I put the question bluntly: "How could you rationalize supporting her?"

"Rationalize? I didn't rationalize anything," Ben says with a shrug. "I loved Valerie and I loathed Andy Warhol, so that's all there was to it." A few seconds later he adds, "I mean, I didn't want to shoot him." But then he doubles back again. "Andy Warhol ruined art."

"But let me tell you how I met her," he says, excitedly.

"I was selling nickel copies of Black Mask on the corner of 8th St. and 5th Ave. one day. Valerie came by and said, 'Hey, I'd like to get one of those, [but] I don't have a nickel.' So I said, 'Oh, that's alright, you can have one, you don't need a nickel.' She said, 'Wait here!' And she ran into the bookstore and she stole a copy of her [SCUM] manifesto -- stole it! -- and came out and said 'Here, I wrote this,' in exchange for the nickel paper. And see, she used to stay with me after that."

In the 1995 film I Shot Andy Warhol, there appears a character identified in the screenplay as "Mark Motherfucker," who, director Mary Harron tells me, was modeled after Morea. In one scene, the two are together in Morea/Mark Motherfucker's "chaotic tenement apartment," which is "strewn with piles of laundry, books, papers, empty bottles, overflowing ashtrays, revolutionary posters, combat gear." They vamp around the room, mouthing militant platitudes and striking cartoonish poses with guns. When they finally collapse into bed, the screenplay calls for "Strobe cuts of more banal sex action." Later, while Morea/Mark Motherfucker is asleep, Valerie steals his gun -- the gun she uses to shoot Warhol.

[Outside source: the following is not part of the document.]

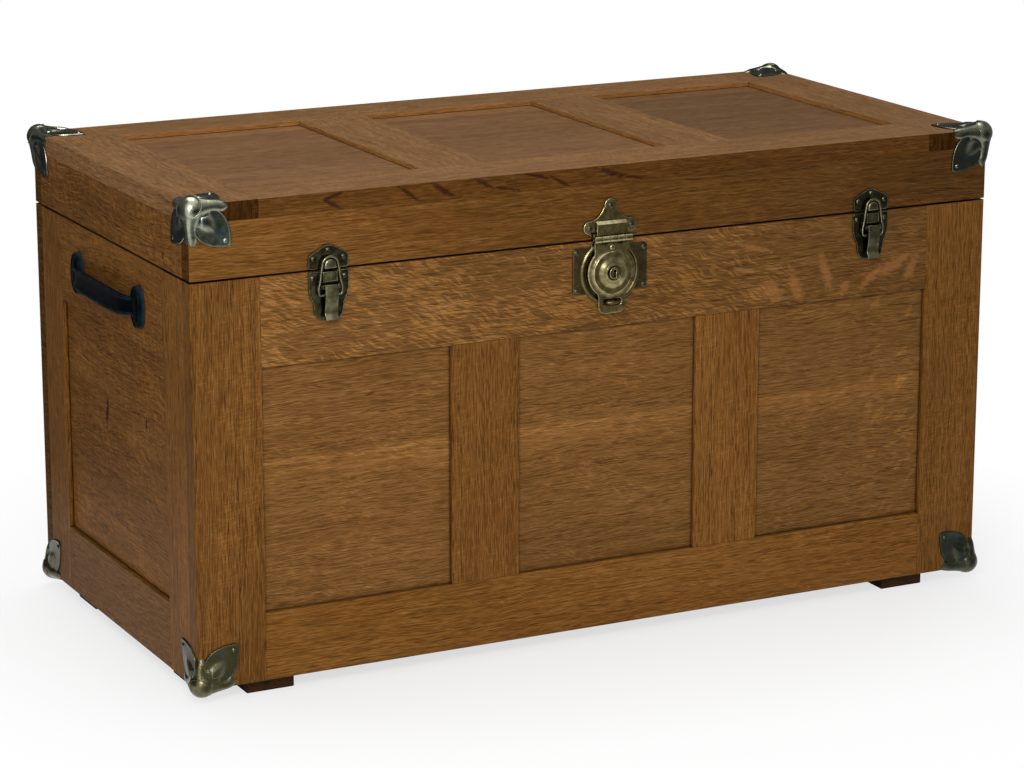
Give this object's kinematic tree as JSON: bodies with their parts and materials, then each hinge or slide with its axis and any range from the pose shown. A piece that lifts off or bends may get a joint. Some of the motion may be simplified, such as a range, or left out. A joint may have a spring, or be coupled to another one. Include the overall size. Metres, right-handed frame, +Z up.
{
  "type": "sea chest",
  "caption": "Panelled oak sea chest with a hinged panelled lid, brass corner clamps, draw bolts, a hasp lock and iron side handles.",
  "frame": {"origin": "on the floor, in the middle of the chest's bounding box", "axes": "+X to the right along the front, +Y to the back, +Z up; the front faces -Y"},
  "size_m": [1.1098, 0.5422, 0.5988],
  "materials": {
    "oak": "stained quarter-sawn oak, satin varnish",
    "dark_oak": "dark stained oak, dull",
    "clamp_brass": "antiqued pressed sheet",
    "lock_brass": "antiqued, rubbed bright on the high spots",
    "dark_brass": "dark patina",
    "hinge_brass": "drawn strip",
    "black_iron": "black enamel, worn on the edges"
  },
  "bodies": {
    "body": {"front_left_post": "oak", "front_right_post": "oak", "front_bottom_rail": "oak", "front_top_rail": "oak", "front_left_mullion": "oak", "front_right_mullion": "oak", "front_left_panel": "oak", "front_middle_panel": "oak", "front_right_panel": "oak", "left_rear_stile": "oak", "right_rear_stile": "oak", "left_bottom_rail": "oak", "left_top_rail": "oak", "left_panel": "oak", "right_bottom_rail": "oak", "right_top_rail": "oak", "right_panel": "oak", "back_board": "oak", "bottom_board": "oak", "front_left_foot": "dark_oak", "front_right_foot": "dark_oak", "back_left_foot": "dark_oak", "back_right_foot": "dark_oak", "body_front_left_clamp": "clamp_brass", "body_front_right_clamp": "clamp_brass", "body_back_left_clamp": "clamp_brass", "body_back_right_clamp": "clamp_brass", "lock_back_plate": "dark_brass", "left_latch_base": "dark_brass", "right_latch_base": "dark_brass", "hinge_body_leaf": "hinge_brass", "left_handle": "black_iron", "right_handle": "black_iron"},
    "lid": {"lid_front_apron": "oak", "lid_back_apron": "oak", "lid_left_apron": "oak", "lid_right_apron": "oak", "lid_front_rail": "oak", "lid_back_rail": "oak", "lid_left_stile": "oak", "lid_right_stile": "oak", "lid_left_mullion": "oak", "lid_right_mullion": "oak", "lid_left_panel": "oak", "lid_middle_panel": "oak", "lid_right_panel": "oak", "lid_front_left_clamp": "clamp_brass", "lid_front_right_clamp": "clamp_brass", "lid_back_left_clamp": "clamp_brass", "lid_back_right_clamp": "clamp_brass", "hasp_mount": "lock_brass", "left_catch": "dark_brass", "right_catch": "dark_brass", "hinge_lid_leaf": "hinge_brass"},
    "hasp": {"hasp": "lock_brass"},
    "key": {"key_plug": "lock_brass"},
    "left_lever": {"left_latch_lever": "lock_brass"},
    "right_lever": {"right_latch_lever": "lock_brass"},
    "left_loop": {"left_latch_loop": "lock_brass"},
    "right_loop": {"right_latch_loop": "lock_brass"}
  },
  "joints": [
    {"name": "lid_hinge", "type": "hinge", "parent": "body", "child": "lid", "pos_m": [0, 0.26526, 0.5], "axis": [-1, 0, 0], "range_deg": [0, 100]},
    {"name": "hasp_hinge", "type": "hinge", "parent": "lid", "child": "hasp", "pos_m": [0, -0.26434, 0.502], "axis": [-1, 0, 0], "range_deg": [0, 120]},
    {"name": "key_turn", "type": "hinge", "parent": "hasp", "child": "key", "pos_m": [0, -0.26474, 0.461], "axis": [0, 1, 0], "range_deg": [0, 90]},
    {"name": "left_lever_hinge", "type": "hinge", "parent": "body", "child": "left_lever", "pos_m": [-0.3645, -0.26374, 0.481], "axis": [-1, 0, 0], "range_deg": [0, 120]},
    {"name": "left_loop_hinge", "type": "hinge", "parent": "left_lever", "child": "left_loop", "pos_m": [-0.3645, -0.26374, 0.4715], "axis": [-1, 0, 0], "range_deg": [-156, 0]},
    {"name": "right_lever_hinge", "type": "hinge", "parent": "body", "child": "right_lever", "pos_m": [0.3645, -0.26374, 0.481], "axis": [-1, 0, 0], "range_deg": [0, 120]},
    {"name": "right_loop_hinge", "type": "hinge", "parent": "right_lever", "child": "right_loop", "pos_m": [0.3645, -0.26374, 0.4715], "axis": [-1, 0, 0], "range_deg": [-156, 0]}
  ],
  "couplings": [
    {"joint": "left_loop_hinge", "follows": "left_lever_hinge", "ratio": -1.3},
    {"joint": "right_loop_hinge", "follows": "right_lever_hinge", "ratio": -1.3}
  ]
}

Ben enjoyed the film, but he says none of this happened. "First of all, Valerie was my dearest friend, and we had guns all over the place, but she would never steal a gun from me."

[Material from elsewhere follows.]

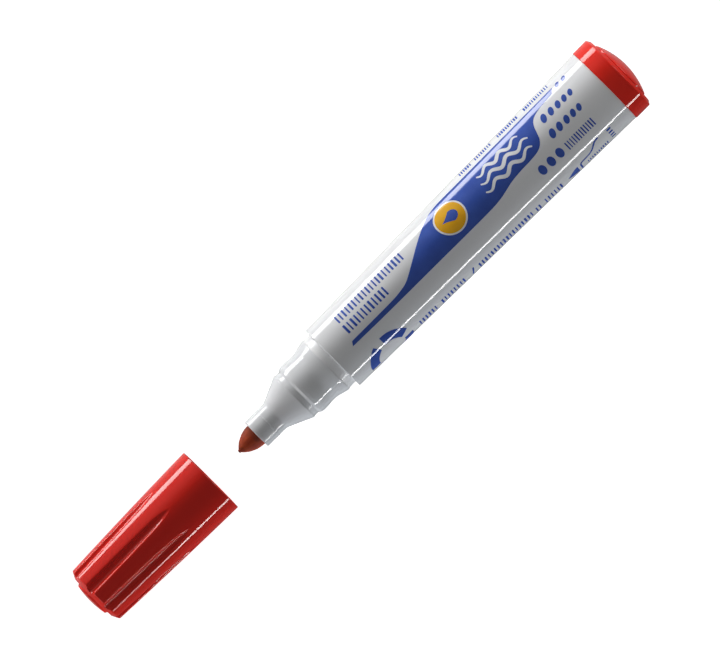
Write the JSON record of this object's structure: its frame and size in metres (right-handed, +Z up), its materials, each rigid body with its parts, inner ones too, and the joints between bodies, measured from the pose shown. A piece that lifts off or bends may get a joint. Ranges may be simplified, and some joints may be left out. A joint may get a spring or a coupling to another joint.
{
  "type": "whiteboard marker",
  "caption": "Bullet-tip whiteboard marker: a tapered white barrel with a red end plug, a pale nose with a fibre nib, and a fluted red cap that pulls off along its axis.",
  "frame": {"origin": "on the surface that the end plug's flange rests on, under the middle of the marker's whole length with the cap off", "axes": "+X along the marker from its nib to its end plug, +Z up from the surface it lies on"},
  "size_m": [0.1724, 0.0206, 0.0206],
  "materials": {
    "barrel_white": "glossy white moulded plastic, printed in blue",
    "print_blue": "blue screen-printed ink on the barrel",
    "print_accent": "amber screen-printed ink on the barrel",
    "section_grey": "satin pale grey moulded plastic",
    "nib_fibre": "pressed fibre, stained brown red with ink",
    "reservoir_fibre": "bundled fibre wad, soaked with red ink",
    "reservoir_film": "thin clear film over the inked wad",
    "plug_red": "glossy red moulded plastic",
    "cap_red": "glossy red moulded plastic",
    "liner_natural": "soft satin plastic, pale and slightly ink-stained"
  },
  "bodies": {
    "pen": {"barrel": "barrel_white", "front_section": "section_grey", "nib": "nib_fibre", "reservoir_core": "reservoir_fibre", "reservoir_wrap": "reservoir_film", "end_plug": "plug_red"},
    "cap": {"cap_shell": "cap_red", "cap_liner": "liner_natural"}
  },
  "joints": [
    {"name": "cap_slide", "type": "slide", "parent": "pen", "child": "cap", "axis": [1, 0, 0], "range_m": [0, 0.03895]}
  ]
}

Later, Morea tells me how he once asked Valerie where he fit within her revolutionary plan to "destroy the male sex."

"She thought about it a minute, pensive, you know, like she'd never thought about it before. And she said, 'I'm gonna promise you something -- You'll be the last man we kill.' And I said to her, jokingly, 'Can you put it in writing?'"

She did. "And I wish I had it to this day," he muses softly.

"Yesterday I saw that Hippie book," says Morea.

He's referring to a slick, bestselling coffee-table book by Barry Miles, which was released this year by Sterling Publishing Co., a subsidiary of Barnes & Noble.

"And there was a picture of Jerry Rubin with a [National Liberation Front] flag wrapped around his shoulders, holding a plastic machine gun. And it's like, 'Wow, I have to smile.' Our idea was, if you're gonna pick up a machine gun, it shouldn't be plastic."

Later on he makes the same point again, in reference to the Motherfuckers' existentially flavored willingness to take such tremendous personal risks. "We weren't like Jerry Rubin walking around with a plastic machine gun and a flag draped on [his] shoulder," he says.

He later brings up "that idiot Rubin" a third time, after describing one of the Mothefuckers' most legendary actions. On October 21, 1967, Morea and several others broke into the Pentagon during an antiwar rally, after which they were beaten bloody by American soldiers. "It didn't bring the world any closer to [betterment]," Ben shrugs. "We didn't know if they would start shooting! They could have. We really thought they might."

I used to wonder whether the Motherfuckers weren't a bit of a put-on, proto-punks more like Ramones than Jacobins. Ben bristles at the notion.

"If you had any instinct of self-preservation you couldn't do what we did," he says. But for all of their pick-up-the-gun militancy and acid-fueled rhetoric, he remains proudest of their contributions to the community: providing food, comfort, and shelter to teenage runaways who flocked to the Lower East Side's mean streets, feeding the homeless, guiding hippies through bad LSD trips, and pluckily standing up against the Ninth Precinct's notoriously gruff Tactical Police Force.

It's no wonder, then, that Rubin should make such a convenient foil; the Yippies' light-hearted, media-driven antics constantly called into question the movement's authenticity. By contrast, the Motherfuckers immunized themselves from any possibility of cooptation by virtue of their name alone. The one thing Morea seems determined to convey — through all of his boasts about his street-fighting days, his unrepentant loyalty to Valerie Solanas, and his heckling of Jerry Rubin — is the depth of his sincerity. Unlike Rubin (or for that matter, Malcolm X, Che Guevara or the Weather Underground), the Motherfuckers have thus far managed to avoid becoming an empty signifier. The flipside is that even though they played a unique role in the counterculture, they remain virtually unknown. It's a thorny problem; one way to remedy it is by writing about them, and yet to do so is to grant them a status Ben says they never coveted.

But might he enjoy just a little recognition? Recently I walked into a Barnes & Noble and had a look at the Hippie book Ben referred to, which was prominently displayed at a table near the front of the store, alongside piles of several other self-congratulatory books on the counterculture, including The Hippie Dictionary and The Hippie Handbook (promising to teach its readers how to "tie-dye a t-shirt, flash a peace sign . . . and other essential skills for a carefree life.") To my pleasant surprise, its index indicated that "Up Against the Wall, Motherfucker" was mentioned on page 282. But upon turning to that page, I discovered that the reference is not to Morea's group, but rather to the disembodied slogan, "Up against the wall, motherfucker!" — just five words ripped from a Leroi Jones poem.

On the opposite page is a giant photograph of Jerry Rubin, an NLF flag draped around his shoulders, a toy machine gun in his hands.